What industries have the most demand for PR Strategists?
Large PR agencies with corporate and B2B clients are the primary employers of the Strategist title. Fortune 500 companies with mature, well-funded communications functions create senior individual contributor Strategist roles. Technology companies navigating complex narratives — particularly around AI, data privacy, or significant product launches — actively recruit PR Strategists. Political, public affairs, and advocacy communications are adjacent fields that use the Strategist title with similar meaning.
What does PR strategy look like in a crisis?
In a crisis, the Strategist's job is to develop the communications posture rapidly — assessing the facts, the audiences that need to be addressed, the channel sequence (internal before external, specific media before general), the tone, and the message architecture that addresses the situation honestly without creating new exposures. This work happens in hours, not days. A Strategist without crisis experience under real conditions is missing the most important credential for senior strategy roles.

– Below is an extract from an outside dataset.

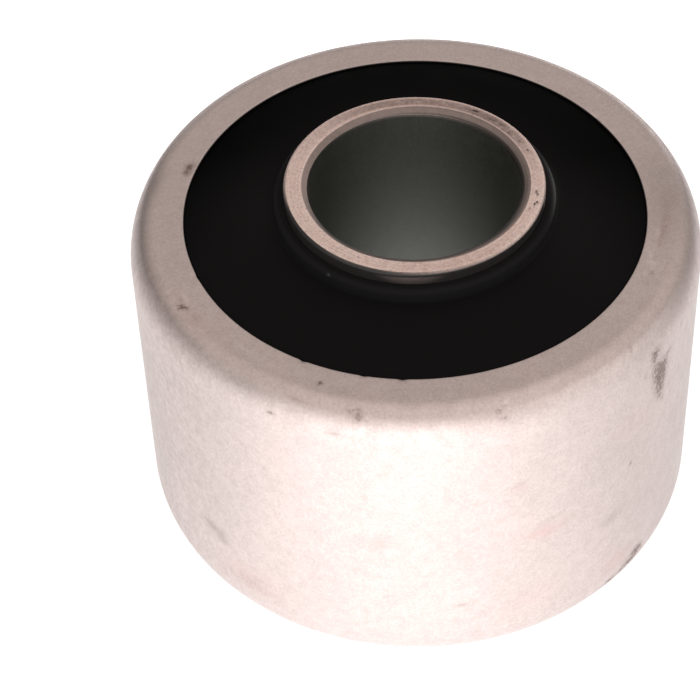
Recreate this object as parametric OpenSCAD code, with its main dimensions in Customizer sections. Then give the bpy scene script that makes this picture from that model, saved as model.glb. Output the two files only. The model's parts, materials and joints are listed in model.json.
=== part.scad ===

How is data changing PR strategy?
The integration of audience data, media analytics, and earned media measurement into strategy development has made PR strategy more quantitatively grounded than it was a decade ago. Strategists now regularly use share of voice data, sentiment tracking, competitor message monitoring, and earned media attribution modeling to inform strategy recommendations. The shift hasn't eliminated qualitative judgment — the most important strategic decisions remain judgment calls — but it has raised the expectation for data-backed reasoning.